* _GIVEN INSTRUCTION_: Extract the data exactly, missing nothing.

* _DATASET EXTRACT_:

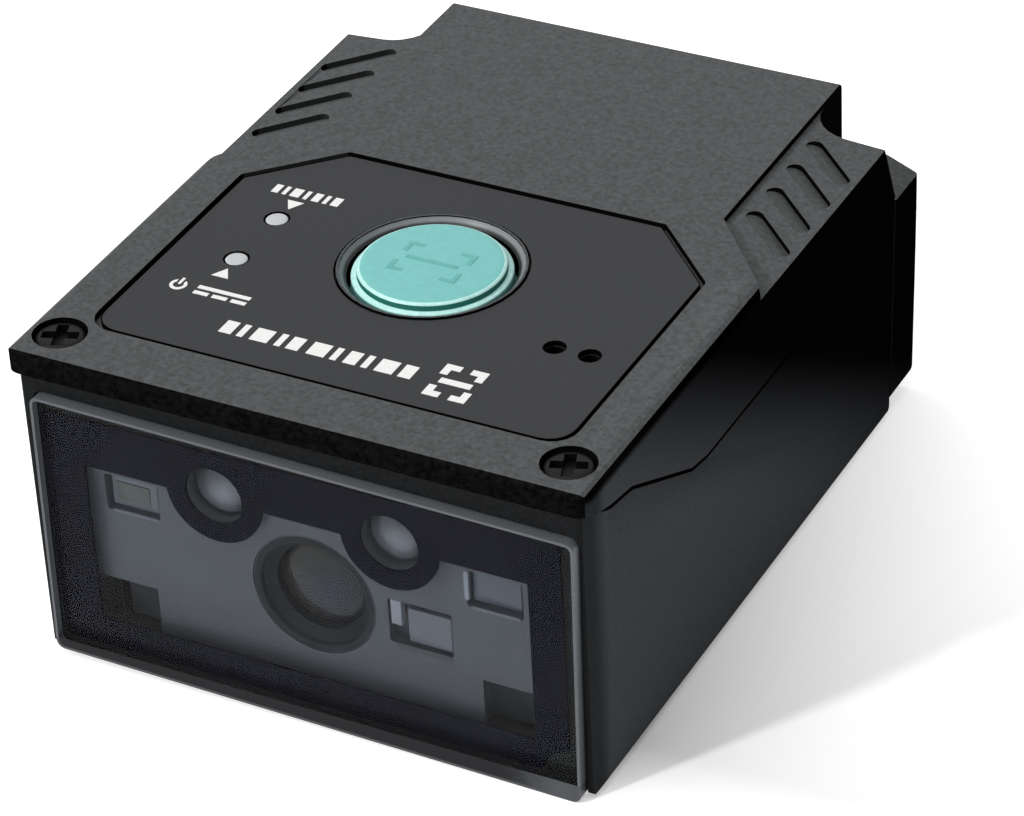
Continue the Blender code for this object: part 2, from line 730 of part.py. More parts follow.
def trigger_button():
    """A cap with a raised face and a flange that is held under the cover."""
    top = COVER_TOP + BUTTON_RISE
    rim = COVER_TOP - BUTTON_RIM_DROP
    flange_top = CEILING - SLIDE_GAP
    flange_low = flange_top - BUTTON_FLANGE_THICKNESS
    outer = BUTTON_RADIUS + BUTTON_FLANGE
    face = BUTTON_FACE_RADIUS
    hub = PLUNGER_RADIUS + 0.0003
    inner = BUTTON_RADIUS - BUTTON_WALL
    roof = rim - BUTTON_WALL
    profile = [(0, flange_low), (hub, flange_low), (hub, roof), (inner, roof), (inner, flange_low),
               (outer, flange_low), (outer, flange_top), (BUTTON_RADIUS, flange_top),
               (BUTTON_RADIUS, rim - BUTTON_EDGE * 0.5), (BUTTON_RADIUS - BUTTON_EDGE * 0.5, rim),
               (face, rim), (face, top - BUTTON_EDGE), (face - BUTTON_EDGE * 0.3, top - BUTTON_EDGE * 0.3),
               (face - BUTTON_EDGE, top), (0, top)]
    profile = [(radius, height - rim) for radius, height in profile]
    button = turned("trigger_button", profile, looks=button_rubber(), count=FINE)
    button.location = (0, BUTTON_Y, rim)
    return button


def tact_switch():
    """The switch body, and the plunger that slides in it under the button."""
    low = BOARD_TOP + TRIM_GAP / 2
    high = low + SWITCH_RIM
    half = SWITCH_SIDE / 2
    body = block("tact_switch", -half, half, BUTTON_Y - half, BUTTON_Y + half, low, high, black_part())
    bore = circle(0, BUTTON_Y, PLUNGER_RADIUS + TRIM_GAP, ROUND)
    cut(body, prism("switch_bore", bore, "Z", low + SWITCH_FLOOR, high + PAST))
    top = CEILING - SLIDE_GAP - BUTTON_FLANGE_THICKNESS - TRIM_GAP / 2
    base = low + SWITCH_FLOOR + BUTTON_TRAVEL + TRIM_GAP
    height = top - base
    profile = [(0, 0), (PLUNGER_RADIUS, 0), (PLUNGER_RADIUS, height), (0, height)]
    plunger = turned("switch_plunger", profile, looks=black_part(), count=ROUND)
    plunger.location = (0, BUTTON_Y, base)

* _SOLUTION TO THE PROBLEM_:
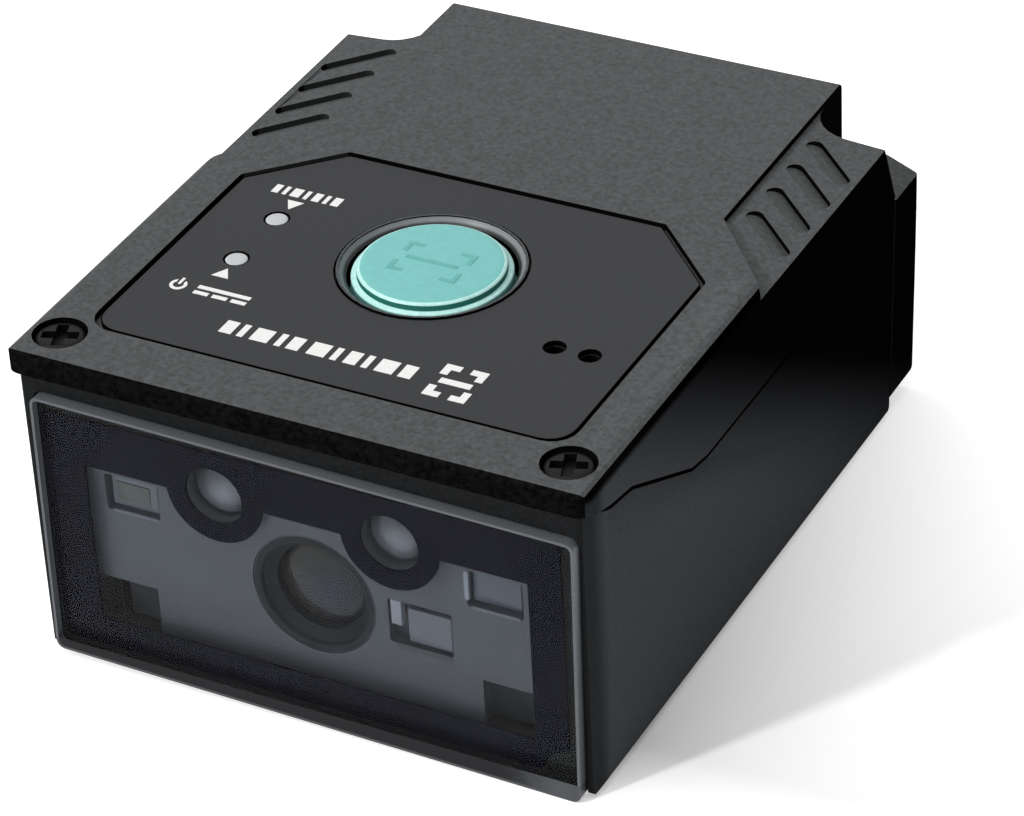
Continue the Blender code for this object: part 2, from line 730 of part.py. More parts follow.
def trigger_button():
    """A cap with a raised face and a flange that is held under the cover."""
    top = COVER_TOP + BUTTON_RISE
    rim = COVER_TOP - BUTTON_RIM_DROP
    flange_top = CEILING - SLIDE_GAP
    flange_low = flange_top - BUTTON_FLANGE_THICKNESS
    outer = BUTTON_RADIUS + BUTTON_FLANGE
    face = BUTTON_FACE_RADIUS
    hub = PLUNGER_RADIUS + 0.0003
    inner = BUTTON_RADIUS - BUTTON_WALL
    roof = rim - BUTTON_WALL
    profile = [(0, flange_low), (hub, flange_low), (hub, roof), (inner, roof), (inner, flange_low),
               (outer, flange_low), (outer, flange_top), (BUTTON_RADIUS, flange_top),
               (BUTTON_RADIUS, rim - BUTTON_EDGE * 0.5), (BUTTON_RADIUS - BUTTON_EDGE * 0.5, rim),
               (face, rim), (face, top - BUTTON_EDGE), (face - BUTTON_EDGE * 0.3, top - BUTTON_EDGE * 0.3),
               (face - BUTTON_EDGE, top), (0, top)]
    profile = [(radius, height - rim) for radius, height in profile]
    button = turned("trigger_button", profile, looks=button_rubber(), count=FINE)
    button.location = (0, BUTTON_Y, rim)
    return button


def tact_switch():
    """The switch body, and the plunger that slides in it under the button."""
    low = BOARD_TOP + TRIM_GAP / 2
    high = low + SWITCH_RIM
    half = SWITCH_SIDE / 2
    body = block("tact_switch", -half, half, BUTTON_Y - half, BUTTON_Y + half, low, high, black_part())
    bore = circle(0, BUTTON_Y, PLUNGER_RADIUS + TRIM_GAP, ROUND)
    cut(body, prism("switch_bore", bore, "Z", low + SWITCH_FLOOR, high + PAST))
    top = CEILING - SLIDE_GAP - BUTTON_FLANGE_THICKNESS - TRIM_GAP / 2
    base = low + SWITCH_FLOOR + BUTTON_TRAVEL + TRIM_GAP
    height = top - base
    profile = [(0, 0), (PLUNGER_RADIUS, 0), (PLUNGER_RADIUS, height), (0, height)]
    plunger = turned("switch_plunger", profile, looks=black_part(), count=ROUND)
    plunger.location = (0, BUTTON_Y, base)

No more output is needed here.